Apply correction techniques when running multiple concurrent tests to maintain overall error rates. For false negatives, ensure your sample size is adequate—perform power calculations beforehand and consider extending testing durations if statistical power is low. Continuously monitor test trajectories to detect early signs of inconclusive results, adjusting your approach accordingly.

6. Troubleshooting Common Implementation Challenges

a) Detecting and Resolving Data Leakage or Overlap

Regularly audit your tracking setup for duplicate tags or overlapping user identifiers. Use browser console debugging, server logs, and tag manager preview modes to verify that users are assigned to only one variation per session. Implement session control logic that resets or invalidates user assignments if anomalies are detected.
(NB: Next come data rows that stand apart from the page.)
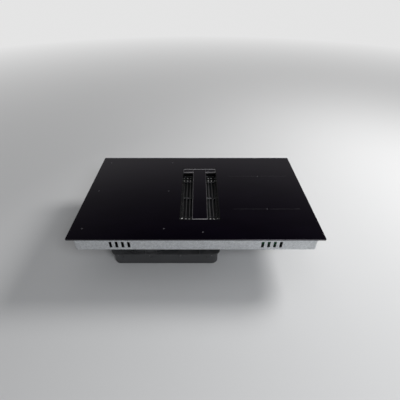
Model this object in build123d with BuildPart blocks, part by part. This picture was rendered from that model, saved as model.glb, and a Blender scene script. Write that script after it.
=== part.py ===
"""Downdraft induction cooktop for an 807 x 491 mm worktop cut-out.

Millimetres, +Z up. The origin is in the middle of the glass, on the worktop's upper face, which is the
underside of the foam seal. +X is to the cook's right, and the cook stands on the -Y side.
"""

import os
from math import cos, radians, sin

from build123d import *

# ---------------------------------------------------------------- driving sizes: glass and air inlet
glass_width = 830.0
glass_depth = 515.0
glass_thickness = 4.0
glass_corner = 5.0
glass_bevel = 0.8

seal_thickness = 1.0
seal_width = 8.0
seal_inset = 3.0

vent_x = 14.0
vent_width = 136.5
vent_length = 323.0
vent_corner = 3.0

collar_wall = 2.0
collar_fit = 0.5
collar_flange = 12.0
collar_flange_thickness = 3.0
collar_gasket_thickness = 0.8
gasket_inset = 3.0
rim_drop = 0.4
cover_ledge = 3.0
filter_depth = 33.0
filter_ledge = 4.0
skirt_length = 34.0

# ---------------------------------------------------------------- T-shaped cover
strip_width = 53.0
crossbar_depth = 25.0
cover_gap = 1.3
cover_rim = 1.2
cover_floor = 2.0
cover_glass_fit = 0.2
wing_seam = 0.1
pad_thickness = 1.0
pad_length = 36.0
pane_bevel = 0.4

# ---------------------------------------------------------------- grease filters and drip tray
filter_height = 13.0
filter_fit = 0.5
filter_parting = 0.4
filter_rail = 6.0
filter_meeting_rail = 3.0
filter_corner = 3.0
slat_pitch = 12.6
slat_width = 9.0
slat_ridge = 2.4
slat_rise = 4.5
slat_sheet = 1.0
slat_drop = 1.0
trough_rise = 4.5
slat_row_gap = 2.0
end_plate_length = 48.0
end_plate_thickness = 1.2
end_plate_lap = 0.5
nub_length = 5.0
nub_width = 3.5
nub_rise = 1.4
nub_taper = 34.0
nub_row_margin = 10.5
nub_row_pitch = 19.0

tray_side_gap = 4.25
tray_end_gap = 5.5
tray_height = 26.0
tray_wall = 1.5
tray_edge = 3.5
tray_lip = 2.5
tray_corner = 14.0
tray_rim_gap = 1.0
tray_rim_wall = 2.0
tray_rim_height = 4.0

# ---------------------------------------------------------------- steel pan under the glass
pan_side_inset = 15.0
pan_end_inset = 15.5
pan_height = 58.0
pan_sheet = 1.0
pan_corner = 8.0
pan_gap = 1.0
vent_slot_width = 9.0
vent_slot_height = 26.0
vent_slot_pitch = 20.0
vent_slot_count = 4
vent_slot_inset = 150.0
vent_slot_drop = 6.0

bracket_leg = 12.0
bracket_width = 24.0
bracket_sheet = 1.2
bracket_inset = 90.0

spring_width = 30.0
spring_sheet = 0.8
spring_bulge = 3.6
spring_top = -8.0
spring_foot = -50.0
spring_base = 12.0
spring_inset = 92.0

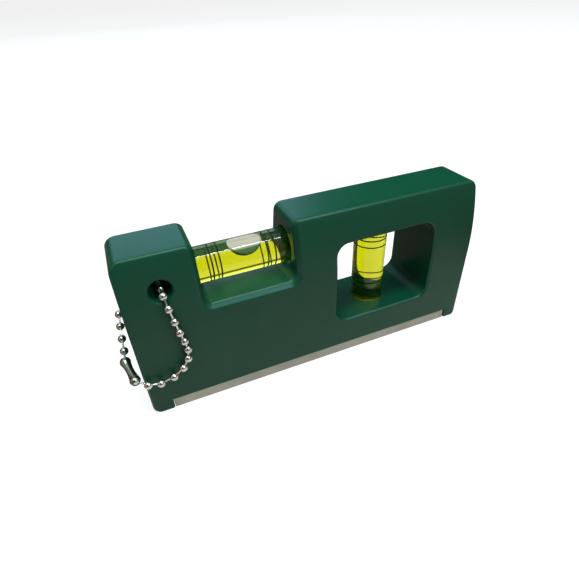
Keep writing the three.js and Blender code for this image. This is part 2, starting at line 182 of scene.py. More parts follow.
# Fineness of the meshes
OUTLINE_STEP = 1.2 * MM
GRID_STEP = 1.5 * MM
CORNER_STEPS = 10
EDGE_STEPS = 7
WALL_ROWS = 9
SOFT_STEPS = 4
SOFT_SHARE = 0.45
HOLE_SIDES = 64
TUBE_SIDES = 96
RING_STEPS = 2
BUBBLE_SIDES = 64
BUBBLE_ROWS = 40
BALL_SIDES = 40
BALL_ROWS = 18
LINK_SIDES = 20
BULB_STEPS = 12
WAIST_STEPS = 6
CONNECTOR_COLUMNS = 36
STAGE_SIDES = 64
WELD = 0.0002 * MM
SMOOTH_BELOW = math.radians(32)


# Node materials

def add_node(tree, kind, inputs=None, **settings):
    node = tree.nodes.new("ShaderNode" + kind)
    for name, value in settings.items():
        setattr(node, name, value)
    for name, value in (inputs or {}).items():
        socket = node.inputs[name]
        if isinstance(value, bpy.types.NodeSocket):
            tree.links.new(value, socket)
        else:
            socket.default_value = value
    return node


def new_material(name):
    material = bpy.data.materials.new(name)
    material.use_nodes = True
    material.node_tree.nodes.clear()
    return material, material.node_tree


def show_surface(tree, shader, volume=None):
    output = add_node(tree, "OutputMaterial", {"Surface": shader})
    if volume is not None:
        tree.links.new(volume, output.inputs["Volume"])


def noise_value(tree, coordinates, scale, detail=2.0, roughness=0.5):
    inputs = {"Vector": coordinates, "Scale": scale, "Detail": detail, "Roughness": roughness}
    return add_node(tree, "TexNoise", inputs).outputs["Fac"]


def spread(tree, value, low, high, from_low=0.3, from_high=0.7):
    """The value's range from from_low to from_high, spread over low to high."""
    inputs = {"Value": value, "From Min": from_low, "From Max": from_high, "To Min": low, "To Max": high}
    return add_node(tree, "MapRange", inputs).outputs["Result"]


def combine(tree, operation, first, second):
    return add_node(tree, "Math", {0: first, 1: second}, operation=operation).outputs["Value"]


def mixed_colour(tree, share, first, second):
    """The Mix node's sockets 6, 7 and 2 are its two colours and their mixture."""
    return add_node(tree, "Mix", {0: share, 6: first, 7: second}, data_type="RGBA").outputs[2]


def bump(tree, height, distance, strength, normal=None):
    inputs = {"Height": height, "Distance": distance, "Strength": strength}
    if normal is not None:
        inputs["Normal"] = normal
    return add_node(tree, "Bump", inputs).outputs["Normal"]


def object_coordinates(tree, stretch=(1, 1, 1), turn=(0, 0, 0)):
    place = add_node(tree, "TexCoord").outputs["Object"]
    if stretch == (1, 1, 1) and turn == (0, 0, 0):
        return place
    return add_node(tree, "Mapping", {"Vector": place, "Scale": stretch, "Rotation": turn}).outputs["Vector"]


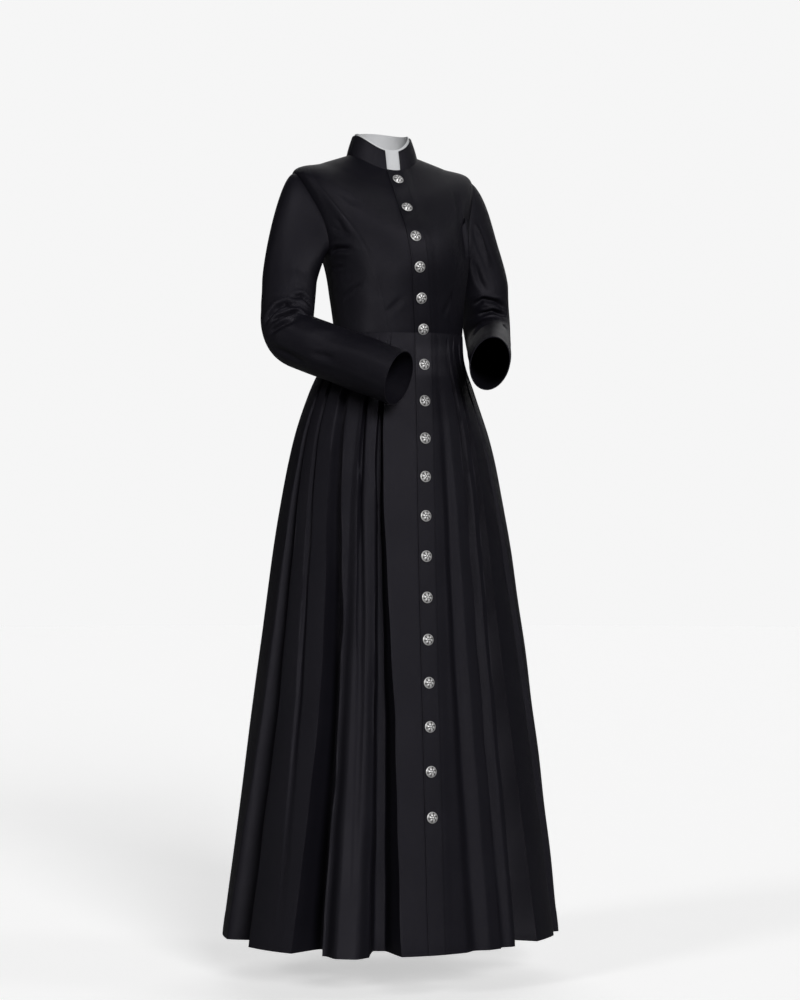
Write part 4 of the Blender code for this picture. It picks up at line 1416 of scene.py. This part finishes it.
class CassockStage(PropertyGroup):
    """The floor, the light and the camera."""

    turn: FloatProperty(
        name="Turn",
        description="Angle of the camera round the cassock",
        default=math.radians(-23),
        subtype="ANGLE",
    )
    distance: FloatProperty(
        name="Distance", description="From the camera to the cassock", default=5.0, subtype="DISTANCE"
    )
    height: FloatProperty(
        name="Height", description="Height of the camera", default=-0.63, subtype="DISTANCE"
    )
    across: FloatProperty(
        name="Across",
        description="How far the camera stands to the side",
        default=0.033,
        subtype="DISTANCE",
    )
    lens: FloatProperty(
        name="Lens", description="Focal length of the camera, in millimetres", default=98.0
    )
    ambient: FloatProperty(
        name="Ambient", description="Strength of the light from all round", default=0.02
    )
    floor_z: FloatProperty(
        name="Floor height", description="Height of the floor", default=-1.503, subtype="DISTANCE"
    )
    floor_sides: IntProperty(
        name="Floor sides", description="How many sides the round floor has", default=96
    )


# ---- the stage

FLOOR_RADIUS = 14.0
SENSOR_MM = 36.0
WHITE = (1.0, 1.0, 1.0, 1.0)
BACKDROP = (0.92, 0.92, 0.92, 1.0)
# each light's angle round from the camera, height above the horizon, softness and strength
LIGHTS = (
    ("key_light", 17.0, 18.0, 20.0, 1.85),
    ("left_light", -44.0, 28.0, 12.0, 0.46),
    ("right_light", 74.0, 30.0, 14.0, 0.22),
    ("back_light", 172.0, 34.0, 60.0, 0.7),
)


def lay_floor(stage, colour):
    mesh = bpy.data.meshes.new("floor")
    ring = []
    for k in range(stage.floor_sides):
        turn = math.tau * k / stage.floor_sides
        ring.append((FLOOR_RADIUS * math.cos(turn), FLOOR_RADIUS * math.sin(turn), stage.floor_z))
    mesh.from_pydata(ring, [], [tuple(range(stage.floor_sides))])
    mesh.materials.append(floor_material(colour))
    ground = bpy.data.objects.new("floor", mesh)
    bpy.context.scene.collection.objects.link(ground)


def soft_world(ambient):
    """A world that shows as a pale backdrop and lights the cassock only a little."""
    world = bpy.data.worlds.new("soft_studio")
    world.use_nodes = True
    nodes, link = world.node_tree.nodes, world.node_tree.links.new
    glow = nodes["Background"]
    set_inputs(glow, {"Color": WHITE, "Strength": ambient})
    backdrop = nodes.new("ShaderNodeBackground")
    set_inputs(backdrop, {"Color": BACKDROP})
    path = nodes.new("ShaderNodeLightPath")
    choose = nodes.new("ShaderNodeMixShader")
    link(path.outputs["Is Camera Ray"], choose.inputs["Fac"])
    link(glow.outputs[0], choose.inputs[1])
    link(backdrop.outputs[0], choose.inputs[2])
    link(choose.outputs[0], nodes["World Output"].inputs["Surface"])
    return world


def hang_light(stage, name, turn, rise, soft, strength):
    lamp = bpy.data.lights.new(name, "SUN")
    lamp.angle = math.radians(soft)
    lamp.energy = strength
    obj = bpy.data.objects.new(name, lamp)
    around, up = stage.turn + math.radians(turn), math.radians(rise)
    flat = math.cos(up)
    source = Vector((math.sin(around) * flat, -math.cos(around) * flat, math.sin(up)))
    obj.rotation_euler = source.to_track_quat("Z", "Y").to_euler()
    bpy.context.scene.collection.objects.link(obj)


def set_camera(stage):
    """A level camera, turned round the cassock and moved a little to its side."""
    right = Vector((math.cos(stage.turn), math.sin(stage.turn), 0.0))
    ahead = Vector((-math.sin(stage.turn), math.cos(stage.turn), 0.0))
    camera = bpy.data.cameras.new("camera")
    camera.lens = stage.lens
    camera.sensor_fit = "VERTICAL"
    camera.sensor_height = SENSOR_MM
    camera.sensor_width = SENSOR_MM
    eye = bpy.data.objects.new("camera", camera)
    level = Vector((0.0, 0.0, stage.height))
    eye.location = right * stage.across + level - ahead * stage.distance
    eye.rotation_euler = ahead.to_track_quat("-Z", "Y").to_euler()
    bpy.context.scene.collection.objects.link(eye)
    return eye


# ---- operators


class CASSOCK_OT_finishes(Operator):
    """Make the gabardine, band, thread and silver finishes"""

    bl_idname = "cassock.finishes"
    bl_label = "Make finishes"

    def execute(self, context):
        colours, cloth = context.scene.cassock_colours, context.scene.cassock_cloth
        weave_group()
        unevenness_group()
        cloth_material(
            "gabardine_twill",
            colours.cloth,
            pitch=cloth.twill,
            roughness=0.50,
            sheen=0.0,
            relief=0.5,
            specular=0.26,
        )
        cloth_material(
            "band_cotton",
            colours.band,
            pitch=0.0005,
            roughness=0.7,
            sheen=0.05,
            relief=0.3,
            specular=0.3,
        )
        plain_material("sewing_thread", colours.thread, 0.5)
        silver_material(colours)
        return {"FINISHED"}


class CASSOCK_OT_bodice(Operator):
    """Make the five pieces of the bodice"""

    bl_idname = "cassock.bodice"
    bl_label = "Make bodice"

    def execute(self, context):
        sizes = context.scene.cassock_cloth
        finish_piece(bodice_back(sizes), "bodice_back")
        for side, hand in ((1, "left"), (-1, "right")):
            finish_piece(bodice_front(side, sizes), f"bodice_front_{hand}")
            finish_piece(bodice_side_front(side, sizes), f"bodice_side_front_{hand}")
        return {"FINISHED"}


class CASSOCK_OT_collar(Operator):
    """Make the black stand collar and the white band inside it"""

    bl_idname = "cassock.collar"
    bl_label = "Make collar"

    def execute(self, context):
        sizes = context.scene.cassock_cloth
        finish_piece(collar_stand(sizes), "collar_stand")
        finish_piece(collar_band(sizes), "collar_band")
        return {"FINISHED"}


class CASSOCK_OT_sleeves(Operator):
    """Make the two set-in sleeves"""

    bl_idname = "cassock.sleeves"
    bl_label = "Make sleeves"

    def execute(self, context):
        for which in ("right", "left"):
            finish_piece(sleeve(which, context.scene.cassock_cloth), f"sleeve_{which}")
        return {"FINISHED"}


class CASSOCK_OT_skirt(Operator):
    """Make the four pleated panels of the skirt"""

    bl_idname = "cassock.skirt"
    bl_label = "Make skirt"

    def execute(self, context):
        sizes = context.scene.cassock_cloth
        for side, hand in ((1, "left"), (-1, "right")):
            finish_piece(skirt_front(side, sizes), f"skirt_front_{hand}")
            finish_piece(skirt_back(side, sizes), f"skirt_back_{hand}")
        return {"FINISHED"}


class CASSOCK_OT_buttons(Operator):
    """Make the eighteen buttons down the front"""

    bl_idname = "cassock.buttons"
    bl_label = "Make buttons"

    def execute(self, context):
        look = context.scene.cassock_buttons
        pattern = button_mesh(look)
        for number, z in enumerate(button_heights(), 1):
            front = "bodice_front_left" if number <= BODICE_BUTTONS else "skirt_front_left"
            point, way = place_on(front, 0.0, z)
            mesh = pattern.copy()
            mesh.name = f"silver_button_{number:02d}"
            turn = way.to_track_quat("Z", "Y").to_matrix().to_4x4()
            turn.translation = point
            mesh.transform(turn)
            mesh.materials.append(bpy.data.materials["worn_silver"])
            obj = bpy.data.objects.new(mesh.name, mesh)
            context.scene.collection.objects.link(obj)
            finish_piece(obj, f"button_{number:02d}")
        bpy.data.meshes.remove(pattern)
        return {"FINISHED"}


class CASSOCK_OT_stitching(Operator):
    """Sew the rows of topstitching on the placket and the collar"""

    bl_idname = "cassock.stitching"
    bl_label = "Sew topstitching"

    def execute(self, context):
        sew = context.scene.cassock_stitches
        measures = (sew.spacing, sew.length, sew.thickness)
        for part in ("bodice", "skirt"):
            lines = []
            for distance in (-LAP_OVER + sew.inset, LAP_FLAT):
                line, ways = line_on(f"{part}_front_left", distance)
                raised = line + ways * sew.thickness * STITCH_PROUD
                lines.append(raised[2:-2])
            stitched(f"{part}_topstitching", lines, *measures)
        points, normal = made["collar_stand"]
        raised = points + normal * sew.thickness * STITCH_PROUD
        along = run_along(points)
        level = int(np.argmin(np.abs(along[-1, 0] - along[:, 0] - sew.inset)))
        stitched("collar_topstitching", [raised[level, 2:-2]], *measures)
        return {"FINISHED"}


class CASSOCK_OT_cuts(Operator):
    """A step that does nothing"""

    bl_idname = "cassock.cuts"
    bl_label = "State cuts"

    def execute(self, context):
        return {"FINISHED"}


class CASSOCK_OT_stage(Operator):
    """Set the pale floor, the soft light and the camera"""

    bl_idname = "cassock.stage"
    bl_label = "Set stage"

    def execute(self, context):
        stage = context.scene.cassock_stage
        lay_floor(stage, context.scene.cassock_colours.floor)
        context.scene.world = soft_world(stage.ambient)
        context.scene.view_settings.view_transform = "Standard"
        for light in LIGHTS:
            hang_light(stage, *light)
        context.scene.camera = set_camera(stage)
        return {"FINISHED"}


STEPS = (
    CASSOCK_OT_finishes,
    CASSOCK_OT_bodice,
    CASSOCK_OT_collar,
    CASSOCK_OT_sleeves,
    CASSOCK_OT_skirt,
    CASSOCK_OT_buttons,
    CASSOCK_OT_stitching,
    CASSOCK_OT_cuts,
    CASSOCK_OT_stage,
)
SETTINGS = {
    "cassock_cloth": CassockCloth,
    "cassock_buttons": CassockButtons,
    "cassock_stitches": CassockStitches,
    "cassock_colours": CassockColours,
    "cassock_stage": CassockStage,
}


class CASSOCK_PT_steps(Panel):
    """Sizes, colours and steps of the cassock"""

    bl_idname = "CASSOCK_PT_steps"
    bl_label = "Cassock"
    bl_space_type = "VIEW_3D"
    bl_region_type = "UI"
    bl_category = "Cassock"

    def draw(self, context):
        for step in STEPS:
            self.layout.operator(step.bl_idname)
        for name, group in SETTINGS.items():
            box = self.layout.box()
            for field in group.__annotations__:
                box.prop(getattr(context.scene, name), field)


def register():
    for made_class in (*SETTINGS.values(), *STEPS, CASSOCK_PT_steps):
        bpy.utils.register_class(made_class)
    for name, group in SETTINGS.items():
        setattr(bpy.types.Scene, name, PointerProperty(type=group))


def unregister():
    for name in SETTINGS:
        delattr(bpy.types.Scene, name)
    for made_class in (CASSOCK_PT_steps, *reversed(STEPS), *reversed(SETTINGS.values())):
        bpy.utils.unregister_class(made_class)


def main():
    register()
    for step in STEPS:
        family, name = step.bl_idname.split(".")
        getattr(getattr(bpy.ops, family), name)()


if __name__ == "__main__":
    main()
b) Managing External Influences and External Traffic Sources

Segment traffic by referrer and source to isolate experimental data from external campaigns or bots. Use UTM parameters and custom dimensions to filter out non-organic or suspicious traffic. Consider excluding traffic with known anomalies or low engagement to maintain data integrity.

c) Addressing Low Statistical Power and Sample Size Issues

“Always perform power calculations before testing. If your sample is too small, extend duration or increase traffic allocation.”

Use tools like G*Power or custom scripts to estimate required sample sizes based on expected effect sizes, alpha levels, and desired power (typically 80%). If initial results are inconclusive, avoid premature conclusions; instead, extend the test period or increase traffic, ensuring your data can support statistically valid insights.

7. Case Study: Step-by-Step Implementation of a Data-Driven Test for a Signup Funnel

a) Defining the Objective and Metrics

Objective: Increase the email signup rate on a landing page. Primary KPI: Signup conversion rate (number of signups / total visitors). Micro KPI: Button click rate. Set baseline: 5% signup rate, aiming for at least 6% (20% lift). Success threshold: p-value < 0.05 with a minimum of 10,000 visitors per variation.